## Start Source data
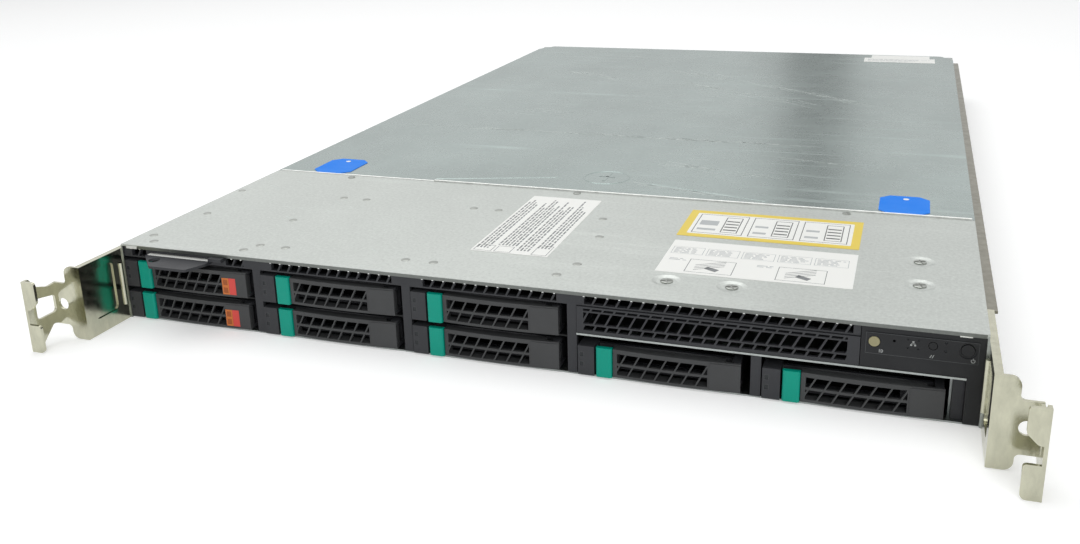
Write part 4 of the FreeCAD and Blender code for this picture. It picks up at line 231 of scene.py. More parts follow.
def circuit_board(name, tone):
    """Glass-epoxy laminate under solder mask: glossy, with copper tracks showing as paler lines."""
    material, tree = empty_material(name)
    place = add(tree, "TexCoord").outputs["Object"]
    # real tracks are 0.2 mm wide, drawn in cells of 3.2 mm so that they show
    tracks = add(tree, "TexVoronoi", {"Vector": place, "Scale": 1 / mm(3.2)},
                 distance="MANHATTAN", feature="F1")
    amount = add(tree, "MapRange", [tracks, 0.35, 0.45, 0, 0.5])
    add(tree, "OutputMaterial", [add(tree, "BsdfPrincipled", {
        "Base Color": add(tree, "Mix", {0: amount, 6: srgb(tone), 7: srgb("#2F6B45")},
                          data_type="RGBA"),
        "Roughness": 0.33, "IOR": 1.55,
        "Normal": add(tree, "Bump", {"Height": tracks, "Distance": mm(0.03), "Strength": 0.4})})])
    return material


def vinyl_film(name, tone, roughness=0.35):
    """Printed vinyl label film: an even colour, slightly glossy, lying with a faint ripple."""
    material, tree = empty_material(name)
    place = add(tree, "TexCoord").outputs["Object"]
    base = srgb(tone)
    # film put on by hand has ripples about 22 mm apart
    ripple = add(tree, "TexNoise", {"Vector": place, "Scale": 1 / mm(22)})
    amount = add(tree, "MapRange", [ripple, 0.3, 0.7, 0, 0.25])
    add(tree, "OutputMaterial", [add(tree, "BsdfPrincipled", {
        "Base Color": add(tree, "Mix", {0: amount, 6: base, 7: shade(base, 0.93)},
                          data_type="RGBA"),
        "Roughness": roughness, "IOR": 1.5,
        "Normal": add(tree, "Bump", {"Height": ripple, "Distance": mm(0.15), "Strength": 0.2})})])
    return material


MATERIALS = {
    # sheet metal: satin where it is plain plated, paler and rougher where it is rubbed
    "front sheet": zinc_sheet("zinc-plated steel, front panel", "#BEC2BE", 0.05, 0.42, 0.25),
    "cover sheet": zinc_sheet("zinc-plated steel, sliding cover", "#9BA7A4", 0.15, 0.27, 0.8),
    "chassis sheet": zinc_sheet("zinc-plated steel, chassis", "#A8ADAB", 0.08, 0.36, 0.2),
    "supply sheet": zinc_sheet("zinc-plated steel, supply case", "#B4B8B6", 0.06, 0.38),
    "rubbed sheet": zinc_sheet("zinc-plated steel, scratched pale", "#C6CDCA", 0.04, 0.42),
    # a darker tone for the lip's shade: painted shade on the front face of the folded lip
    "shaded edge": zinc_sheet("zinc-plated steel, folded lip, painted shade", "#747774", 0.05, 0.34),
    "drive case": zinc_sheet("zinc-plated steel, drive case", "#B9BCBB", 0.05, 0.36),
    # bright metal: it mirrors the room, softly where it is worn
    "bright plate": bright_plate("bright zinc plate, brackets", "#C4C3AF", 0.10),
    "rail steel": bright_plate("zinc plate, slide rails", "#8D8A7E", 0.28),
    "port shell": bright_plate("tinned steel, port shells", "#C8C9C8", 0.22),
    "screw steel": bright_plate("zinc plate, rivets and screws", "#A3A6A1", 0.25),
    # pale tabs at the vent bar tops: painted highlight for their glint
    "glint steel": bright_plate("pale steel, painted glint", "#E4E6E3", 0.25),
    # near white: partly bare steel, partly a painted highlight on the hems and folds
    "bare edge and highlight": bright_plate("bare steel hem, painted highlight", "#F4F5F2", 0.62),
    "gold flash": bright_plate("gold-flashed contacts", "#D8B45A", 0.22),
    "fins": extruded_aluminium("extruded aluminium, heat sinks"),
    # black plastics: satin, and a little dusty outside
    "black abs": moulded("black ABS, moulded", "#38393C", 0.46, dusty=0.10),
    "lever abs": moulded("black ABS, levers", "#454647", 0.42, dusty=0.06),
    "panel abs": moulded("black ABS, control panel", "#232426", 0.46, dusty=0.06),
    # paler grey: painted highlight on window rims and the plate's chamfer
    "paler rim abs": moulded("black ABS, paler rims, painted highlight", "#4A4C4E", 0.3),
    "button abs": moulded("black ABS, buttons", "#1E1F21", 0.40),
    # near black: painted shade for the dark seen through the vents
    "dark cage": moulded("near-black drive cage, painted shade", "#141516", 0.5, 0.8, 0.03),
    "fan abs": moulded("black PBT, fans", "#17181A", 0.45),
    "black pbt": moulded("black PBT, sockets", "#17181A", 0.42),
    "smoke sheet": moulded("black polycarbonate, air duct", "#1B1C1E", 0.35),
    "jacket": moulded("black PVC, cable jacket", "#151517", 0.4),
    # near black and matt: painted shade behind each carrier's grille
    "grille_shade": moulded("near-black sheet, painted shade", "#08090A", 0.8, worn=0.0, sheen=0.05),
    "chip epoxy": moulded("black epoxy, chips", "#1C1D1F", 0.5, worn=0.04),
    # coloured plastics: even and glossier
    "teal abs": moulded("teal ABS, latches", "#009E88", 0.34, worn=0.05),
    "green abs": moulded("green ABS, supply catch", "#2B9A4A", 0.36, worn=0.06),
    "blue abs": moulded("blue polycarbonate, touch pads", "#0A82F4", 0.38, worn=0.04, sheen=0.06),
    "tan abs": moulded("clear-tan polycarbonate, identify button", "#A09A78", 0.36, worn=0.05),
    "blue pbt": moulded("blue PBT, video socket", "#1E4FA8", 0.42),
    "white pbt": moulded("natural PBT, board plugs", "#D9D6C8", 0.45, worn=0.02),
    "light pipe": moulded("smoked polycarbonate, light pipe", "#2E3133", 0.18),
    "green lens": moulded("green polycarbonate, light", "#3FA95A", 0.15, worn=0.02),
    "amber lens": moulded("amber polycarbonate, light", "#D98A1E", 0.15, worn=0.02),
    "tan ceramic": moulded("tan ceramic, capacitors", "#8A7358", 0.4, worn=0.04),
    "board": circuit_board("circuit board", "#123B26"),
    # label films are slightly glossy, inks are matt
    "white film": vinyl_film("white vinyl film", "#F6F7F3"),
    "yellow film": vinyl_film("yellow vinyl film", "#E9CE3C"),
    "orange film": vinyl_film("orange vinyl film", "#D9782E"),
    "red film": vinyl_film("red vinyl film", "#E24A42"),
    "grey ink": vinyl_film("grey ink", "#7B7F80", 0.5),
    "pale ink": vinyl_film("pale grey ink", "#B5B9BA", 0.5),
    "dark ink": vinyl_film("dark ink", "#3A3C3E", 0.5),
    "worn orange": vinyl_film("dark orange ink", "#A8551F", 0.5),
    "legend ink": vinyl_film("pale legend ink", "#A6A9A8", 0.5),
}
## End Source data
Output the data above exactly, please, line for line.

● **Result of this task**:
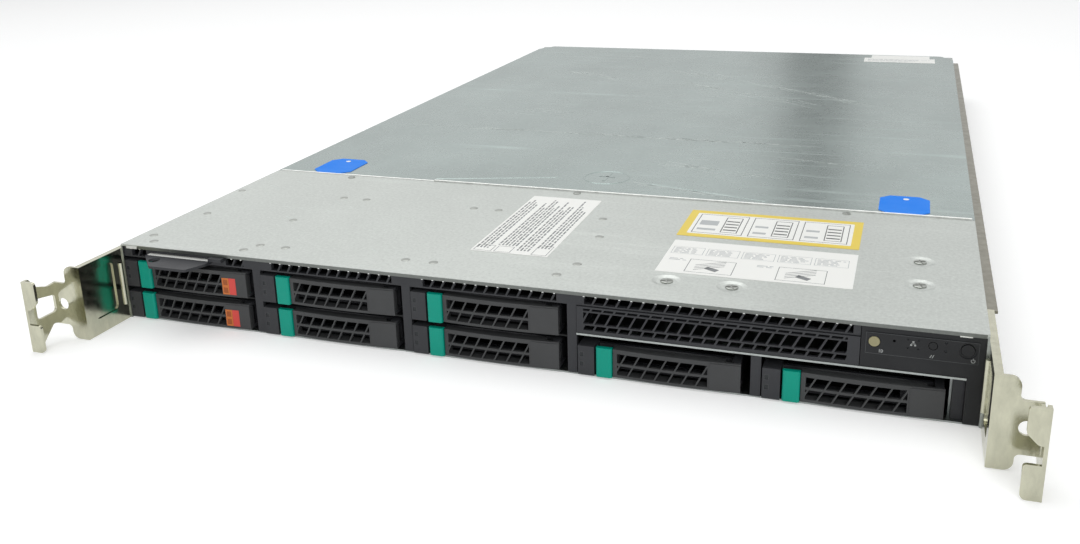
Write part 4 of the FreeCAD and Blender code for this picture. It picks up at line 231 of scene.py. More parts follow.
def circuit_board(name, tone):
    """Glass-epoxy laminate under solder mask: glossy, with copper tracks showing as paler lines."""
    material, tree = empty_material(name)
    place = add(tree, "TexCoord").outputs["Object"]
    # real tracks are 0.2 mm wide, drawn in cells of 3.2 mm so that they show
    tracks = add(tree, "TexVoronoi", {"Vector": place, "Scale": 1 / mm(3.2)},
                 distance="MANHATTAN", feature="F1")
    amount = add(tree, "MapRange", [tracks, 0.35, 0.45, 0, 0.5])
    add(tree, "OutputMaterial", [add(tree, "BsdfPrincipled", {
        "Base Color": add(tree, "Mix", {0: amount, 6: srgb(tone), 7: srgb("#2F6B45")},
                          data_type="RGBA"),
        "Roughness": 0.33, "IOR": 1.55,
        "Normal": add(tree, "Bump", {"Height": tracks, "Distance": mm(0.03), "Strength": 0.4})})])
    return material


def vinyl_film(name, tone, roughness=0.35):
    """Printed vinyl label film: an even colour, slightly glossy, lying with a faint ripple."""
    material, tree = empty_material(name)
    place = add(tree, "TexCoord").outputs["Object"]
    base = srgb(tone)
    # film put on by hand has ripples about 22 mm apart
    ripple = add(tree, "TexNoise", {"Vector": place, "Scale": 1 / mm(22)})
    amount = add(tree, "MapRange", [ripple, 0.3, 0.7, 0, 0.25])
    add(tree, "OutputMaterial", [add(tree, "BsdfPrincipled", {
        "Base Color": add(tree, "Mix", {0: amount, 6: base, 7: shade(base, 0.93)},
                          data_type="RGBA"),
        "Roughness": roughness, "IOR": 1.5,
        "Normal": add(tree, "Bump", {"Height": ripple, "Distance": mm(0.15), "Strength": 0.2})})])
    return material


MATERIALS = {
    # sheet metal: satin where it is plain plated, paler and rougher where it is rubbed
    "front sheet": zinc_sheet("zinc-plated steel, front panel", "#BEC2BE", 0.05, 0.42, 0.25),
    "cover sheet": zinc_sheet("zinc-plated steel, sliding cover", "#9BA7A4", 0.15, 0.27, 0.8),
    "chassis sheet": zinc_sheet("zinc-plated steel, chassis", "#A8ADAB", 0.08, 0.36, 0.2),
    "supply sheet": zinc_sheet("zinc-plated steel, supply case", "#B4B8B6", 0.06, 0.38),
    "rubbed sheet": zinc_sheet("zinc-plated steel, scratched pale", "#C6CDCA", 0.04, 0.42),
    # a darker tone for the lip's shade: painted shade on the front face of the folded lip
    "shaded edge": zinc_sheet("zinc-plated steel, folded lip, painted shade", "#747774", 0.05, 0.34),
    "drive case": zinc_sheet("zinc-plated steel, drive case", "#B9BCBB", 0.05, 0.36),
    # bright metal: it mirrors the room, softly where it is worn
    "bright plate": bright_plate("bright zinc plate, brackets", "#C4C3AF", 0.10),
    "rail steel": bright_plate("zinc plate, slide rails", "#8D8A7E", 0.28),
    "port shell": bright_plate("tinned steel, port shells", "#C8C9C8", 0.22),
    "screw steel": bright_plate("zinc plate, rivets and screws", "#A3A6A1", 0.25),
    # pale tabs at the vent bar tops: painted highlight for their glint
    "glint steel": bright_plate("pale steel, painted glint", "#E4E6E3", 0.25),
    # near white: partly bare steel, partly a painted highlight on the hems and folds
    "bare edge and highlight": bright_plate("bare steel hem, painted highlight", "#F4F5F2", 0.62),
    "gold flash": bright_plate("gold-flashed contacts", "#D8B45A", 0.22),
    "fins": extruded_aluminium("extruded aluminium, heat sinks"),
    # black plastics: satin, and a little dusty outside
    "black abs": moulded("black ABS, moulded", "#38393C", 0.46, dusty=0.10),
    "lever abs": moulded("black ABS, levers", "#454647", 0.42, dusty=0.06),
    "panel abs": moulded("black ABS, control panel", "#232426", 0.46, dusty=0.06),
    # paler grey: painted highlight on window rims and the plate's chamfer
    "paler rim abs": moulded("black ABS, paler rims, painted highlight", "#4A4C4E", 0.3),
    "button abs": moulded("black ABS, buttons", "#1E1F21", 0.40),
    # near black: painted shade for the dark seen through the vents
    "dark cage": moulded("near-black drive cage, painted shade", "#141516", 0.5, 0.8, 0.03),
    "fan abs": moulded("black PBT, fans", "#17181A", 0.45),
    "black pbt": moulded("black PBT, sockets", "#17181A", 0.42),
    "smoke sheet": moulded("black polycarbonate, air duct", "#1B1C1E", 0.35),
    "jacket": moulded("black PVC, cable jacket", "#151517", 0.4),
    # near black and matt: painted shade behind each carrier's grille
    "grille_shade": moulded("near-black sheet, painted shade", "#08090A", 0.8, worn=0.0, sheen=0.05),
    "chip epoxy": moulded("black epoxy, chips", "#1C1D1F", 0.5, worn=0.04),
    # coloured plastics: even and glossier
    "teal abs": moulded("teal ABS, latches", "#009E88", 0.34, worn=0.05),
    "green abs": moulded("green ABS, supply catch", "#2B9A4A", 0.36, worn=0.06),
    "blue abs": moulded("blue polycarbonate, touch pads", "#0A82F4", 0.38, worn=0.04, sheen=0.06),
    "tan abs": moulded("clear-tan polycarbonate, identify button", "#A09A78", 0.36, worn=0.05),
    "blue pbt": moulded("blue PBT, video socket", "#1E4FA8", 0.42),
    "white pbt": moulded("natural PBT, board plugs", "#D9D6C8", 0.45, worn=0.02),
    "light pipe": moulded("smoked polycarbonate, light pipe", "#2E3133", 0.18),
    "green lens": moulded("green polycarbonate, light", "#3FA95A", 0.15, worn=0.02),
    "amber lens": moulded("amber polycarbonate, light", "#D98A1E", 0.15, worn=0.02),
    "tan ceramic": moulded("tan ceramic, capacitors", "#8A7358", 0.4, worn=0.04),
    "board": circuit_board("circuit board", "#123B26"),
    # label films are slightly glossy, inks are matt
    "white film": vinyl_film("white vinyl film", "#F6F7F3"),
    "yellow film": vinyl_film("yellow vinyl film", "#E9CE3C"),
    "orange film": vinyl_film("orange vinyl film", "#D9782E"),
    "red film": vinyl_film("red vinyl film", "#E24A42"),
    "grey ink": vinyl_film("grey ink", "#7B7F80", 0.5),
    "pale ink": vinyl_film("pale grey ink", "#B5B9BA", 0.5),
    "dark ink": vinyl_film("dark ink", "#3A3C3E", 0.5),
    "worn orange": vinyl_film("dark orange ink", "#A8551F", 0.5),
    "legend ink": vinyl_film("pale legend ink", "#A6A9A8", 0.5),
}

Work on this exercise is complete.